T1 coaches explain what went wrong against Gen.G at Worlds 2025

Following T1’s devastating defeat to Gen.G in the Worlds 2025 Swiss Stage, head coach kkOma and coach Mata offered assessments of what went wrong, from draft misreads to execution struggles.

For Mata, the problems for T1 started in the drafting phase. “We lost because we drafted poorly. I feel very sorry for the players,” Mata said in an interview with FOMOS. The team’s decision to leave Orianna open drew attention, but Mata explained it was a calculated gamble. “We were aware Orianna is a top-tier pick,” he explained. “But as the red side we’re constrained on bans, so the plan was to trade a meta pick for priority elsewhere.”
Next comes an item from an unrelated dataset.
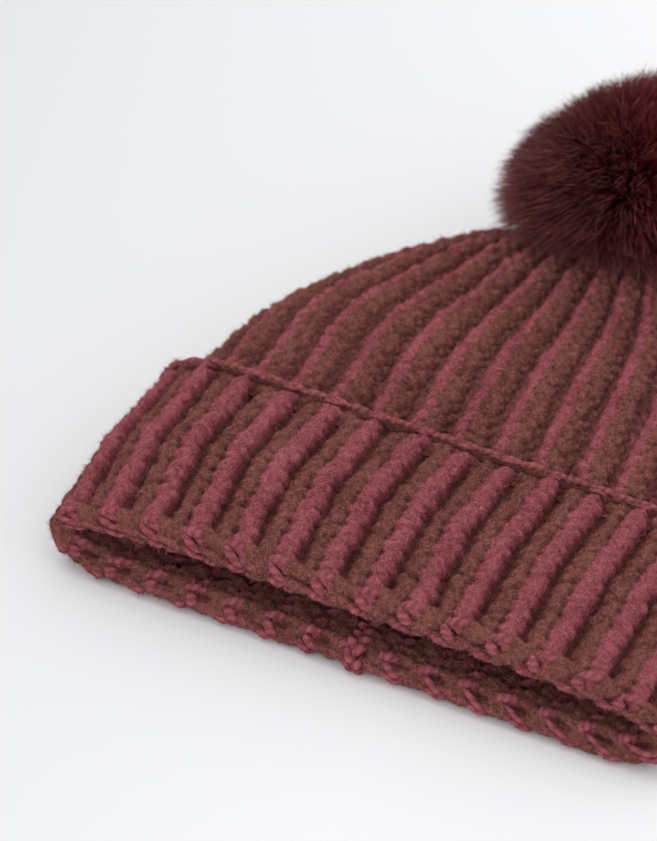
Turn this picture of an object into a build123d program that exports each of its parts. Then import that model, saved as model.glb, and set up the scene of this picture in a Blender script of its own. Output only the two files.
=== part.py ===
from build123d import *
import math
import os

# A rib-knit beanie that lies flat on its back, brim to the front (-Y), crown to the rear (+Y),
# with a turned-up cuff and a faux-fur pom on a press stud. Millimetres, +Z up, table at Z = 0.

# ---- fabric ----
knit_thickness = 5.2  # one layer of the two-colour rib
layer_gap = 0.3  # air between the cuff and the layer under it

# ---- the hat as it lies, measured from the front of the upper fold ----
lower_lip_reach = 7.8  # the lower layer comes further forward than the upper one
brim_half_width = 120.0
brim_height = 30.2
cuff_middle_half_width = 119.8
cuff_middle_height = 41.0
cuff_middle_length = 37.0
cuff_edge_half_width = 116.8
cuff_edge_height = 39.6
cuff_length = 75.0
cuff_lean = 1.0  # the lower edge of the cuff lies this far forward of the upper one
body_start_half_width = 108.9
body_start_height = 37.6
body_start_lift = 3.4
body_start_length = 82.5
swell_half_width = 99.8
swell_height = 45.0
swell_length = 115.0
shoulder_half_width = 82.7
shoulder_height = 42.6
shoulder_length = 148.0
shoulder_lean = 6.0  # further back, the lower end of each section lies behind the upper
dome_half_width = 59.3
dome_height = 43.7
dome_length = 171.0
dome_lean = 15.0
tail_half_width = 42.1
tail_height = 41.6
tail_length = 183.0
tail_lean = 23.0
tail_lift = 9.0
waist_share = 0.5  # where the flattened section is widest, from the table up
brim_crest = 0.36  # of the half width that is level on top, at the brim
cuff_middle_crest = 0.43
cuff_edge_crest = 0.72
crown_crest = 0.59
table_share = 0.8  # of the half width that lies flat on the table
gather_share = 0.15  # both of them where the crown is drawn up

# ---- ribs on the crown ----
rib_count = 30
rib_shift = 0.6  # of a rib, from the left side to the first rib's crest
rib_relief = 3.0  # how far the grooves lie below the crests
edge_relief = 0.3  # the same under the cuff, where the ribs run out
full_pitch = 15.0  # between crests, below which the relief shrinks with the pitch

# ---- gather at the top of the crown, where the pom sits ----
gather_length = 196.0
gather_height = 34.0
gather_tilt = 45.0  # degrees that the gather's axis rises from +Y
gather_radius = 9.0
gather_hole_radius = 4.0
gather_yarn_radius = 1.3
cap_thickness = 5.2  # the drawn-up fabric under the press stud

# ---- cast-on edge, the corded chain along the cuff's free edge ----
edge_bead = 3.2
edge_swell = 0.3  # how far the bead stands out from the cuff
edge_clearance = 1.6  # between the bead and the layer under it

# ---- seam up the middle of the back, inside ----
seam_width = 4.0
seam_height = 1.4

# ---- sew-on press stud ----
stud_radius = 6.5
stud_flange = 0.8
boss_radius = 4.2
boss_height = 1.8
ball_radius = 2.2
neck_radius = 1.8
stud_clearance = 0.05
bore_floor = 0.3  # metal left under the bore
sewing_hole_radius = 0.7
sewing_hole_circle = 5.3
sewing_hole_count = 4
spring_wire_radius = 0.25
spring_opening = 50.0  # degrees
groove_clearance = 0.1
thread_radius = 0.35
backing_disc_radius = 8.0
backing_disc_thickness = 1.2
seat_gap = 0.05  # between pieces that are sewn flat on each other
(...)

Gumayusi of T1 competes at League of Legends Worlds 2025 Swiss Stage on October 18, 2025 in Beijing, China.
The defending Worlds champion suffered a heartbreak, but they’re not out yet. Photo by Liu YiCun via Riot Games

That plan revolved around a Wukong-Aurora combination meant to break Gen.G’s scaling composition. While T1 drafted that composition, Duro’s Poppy ensured T1’s mobility was restricted in teamfights, which, in hindsight, “turned out to be an error.”
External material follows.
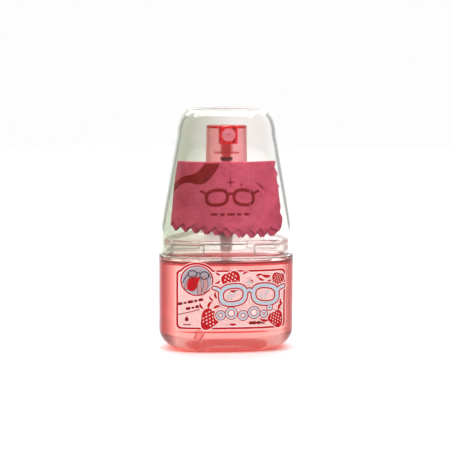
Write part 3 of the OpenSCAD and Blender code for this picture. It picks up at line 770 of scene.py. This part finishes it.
def berry(cx, cy, size, angle, grow=0.0):
    """A rounded heart-like fruit with its tip down before it is turned."""
    t = np.arange(40) * 2 * np.pi / 40
    r = 1 + 0.13 * np.cos(3 * (t + np.pi / 2)) - 0.05 * np.sin(t)
    upright = np.stack([r * np.cos(t) * size * 0.86, r * np.sin(t) * size], 1)
    return spin(upright * (1 + grow / size), angle, cx, cy)


def seeds(cx, cy, size, angle):
    """The berry's seeds, in staggered rows."""
    loops = []
    for row in range(-3, 4):
        for col in range(-3, 4):
            x, y = (col + 0.5 * (row % 2)) * size * 0.36, row * size * 0.27
            if (x / (size * 0.72)) ** 2 + (y / (size * 0.86)) ** 2 < 0.95 - 0.25 * (y < 0) * abs(x) / size:
                tip = spin(circle_loop(0, 0, size * 0.055, size * 0.095, 8), 12 * col)
                loops.append(spin(tip + (x, y), angle, cx, cy))
    return loops


def leaf(cx, cy, length, angle, grow=0.0):
    t = np.linspace(0, 1, 9)
    w = 0.3 * length * np.sin(np.pi * t ** 0.8) + 0.04
    rib = np.stack([t * length, 0.15 * length * np.sin(np.pi * t)], 1)
    return ribbon(spin(rib, angle, cx, cy), w, grow)


def sparkle(cx, cy, size, grow=0.0):
    """A star with four long points."""
    t = np.arange(16) * np.pi / 8
    r = np.tile([1.0, 0.3, 0.2, 0.3], 4) * size + grow
    return np.stack([cx + r * np.cos(t) * 0.72, cy + r * np.sin(t)], 1)


def spectacles(cx, cy, size, weight, grow=0.0):
    """Front view of spectacles, as loops and holes: two rims, a bridge and the ends of the arms."""
    lx, rx, ry = 0.56 * size, 0.42 * size, 0.31 * size
    t = np.arange(56) * 2 * np.pi / 56
    loops, holes = [], []
    for side in (-1, 1):
        rim_x, rim_y = oval(1.0, 1.0, 2.5, t)
        tilt = 0.03 * size * side * rim_x
        for r, into in ((weight / 2 + grow, loops), (-weight / 2 - grow, holes)):
            into.append(np.stack([cx + side * lx + rim_x * (rx + r), cy + rim_y * (ry + r) - tilt], 1))
        arm = [(side * (lx + rx + out * size), up * size) for out, up in ((0, 0.1), (0.1, 0.2), (0.24, 0.25))]
        loops.append(ribbon(curve(np.array(arm) + (cx, cy)), weight * 0.8, grow))
    bridge = [(-lx + rx - 0.03 * size, 0.06 * size), (0, 0.17 * size), (lx - rx + 0.03 * size, 0.06 * size)]
    loops.append(ribbon(curve(np.array(bridge) + (cx, cy)), weight * 0.8, grow))
    return loops, holes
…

T1 found themself boxed in at Worlds 2025. Mata said they “felt short on bans. “They discussed banning Poppy to make their team’s time better on the Rift, but they had to ban other important champions, so they made that trade-off. 

The red side again proved problematic for T1 to navigate. “As the 4th seed, we’re almost guaranteed to start on red, and our red-side drafts have been tough,” Mata admitted. He said the patch’s fast pace rewards early strength and complete compositions, key factors in deciding matches this tournament.

Their ban phase and the Kai’Sa pick followed similar reasoning: targeting Gen.G’s bot lane options while securing a reliable engage threat for Gumayusi. T1 went hard on their engage comp to take down the enemy Corki, but Gen.G outscaled T1 in the early game, preventing Gumayusi from getting the resources he needed to carry the match as the ADC. 

Head coach kkOma echoed that T1’s draft left them little room to maneuver. “Compared to them, we had fewer outs this game,” he said in an interview with OSEN, stating that playing with composure was difficult as the draft was rough. While the team tried to get leads on the side lanes, Gen.G kept pressuring the squad for objectives, which didn’t go in T1’s way. Kk0ma also admitted that T1 need to adapt to the meta quickly as the event approaches the business end. 

Despite the disappointment, both coaches emphasized resilience. “This heavy defeat actually made what we need to fix clearer,” kkOma said. “It’s only over when there are no matches left.”

With two consecutive losses, T1 will face 100 Thieves next on their road to the Knockout Stage.